Sunday, March 4, 2012

"It is good to remember"

Her e-mail awaited me when I got to work on Friday.
It was brief and in all caps, as is her style.
Buster and Jeanne, at home, in 1936.
My 81-year-old aunt, my father's oldest sister, had sent the following message:

"YOUR DAD WOULD BE 79 YEARS OLD TODAY. IT IS AMAZING HOW TIME GOES BY SO FAST."

I chastised myself for failing to recognize the significance of the day when I woke up that morning.

March 2nd. The day he was born in 1933.

Not a day passes that I don't think of him in some way.

How I bear a closer physical resemblance to him than my two brothers - the same body frame, the same thick hands with short fingers, the curl of hair in the center of a receding hairline.

I think of him when I proudly watch my children on soccer fields and basketball courts. When I fumble in my attempts to help my son build his Pinewood Derby car - as he similarly fumbled with mine 35 years ago.

I long for the bear hugs he used to give as I offer the same to my children.

And yet, despite all this, I forgot his birthday.

Perhaps actual dates become less important with the passage of time; I don't know. It doesn't mean I love him less.

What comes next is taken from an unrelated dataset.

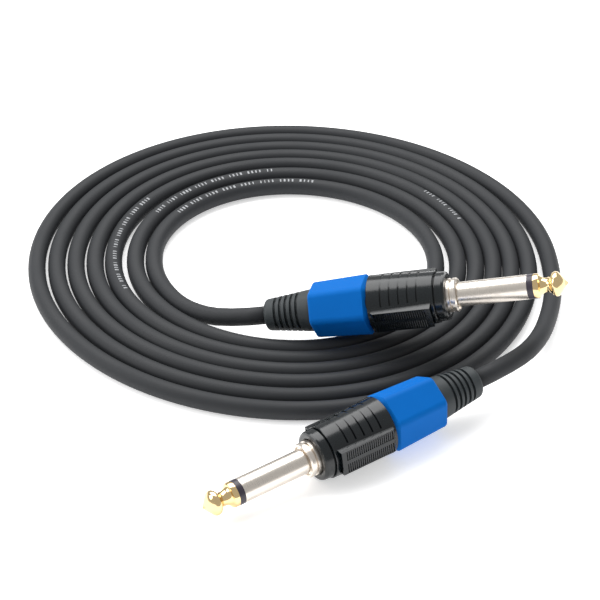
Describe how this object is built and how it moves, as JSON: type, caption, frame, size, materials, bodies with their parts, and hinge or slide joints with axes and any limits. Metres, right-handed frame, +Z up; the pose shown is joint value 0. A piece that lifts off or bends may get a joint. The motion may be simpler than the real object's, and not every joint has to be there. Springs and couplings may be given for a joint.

Quite the opposite is true.

In the 16 years he's been gone, I've become a father three times and have watched my children grow with the same love and admiration for them as he had for his. I've experienced with my wife the challenges of balancing time and energy with a band of children who need and long for both.

What I'm sure of is that I have become, at 43, much more appreciative of who he was and who I strive to emulate.

And I am thankful for my Aunt Jeanne's thoughtful reminder because I know, through her message, that she is missing him too.

Despite the cancer that took him 16 years ago, my father is still very much alive in Jeanne's heart and that of his other sisters Camilla and Rachel. That is unspeakably important to me...and to them.

I responded to Jeanne's message Friday morning, which led to a brief e-mail dialogue.

I commented that Friday's bright sunshine over newly fallen snow reminded me of the day we buried my father - a brilliant day that offered the warmth and sunshine he so desperately sought from his hospital bed during the last month of his life.

She agreed...and reminded me of how plans were made that day for her, my mother and Rachel to visit Camilla in Georgia that spring - a wonderful trip that offered all of them a chance to adjust to their loss and celebrate life and time together.

Her message ended with a simple yet profound sentence: "IT IS GOOD TO REMEMBER."

Yes, Aunt Jeanne, it most certainly is...and thank you.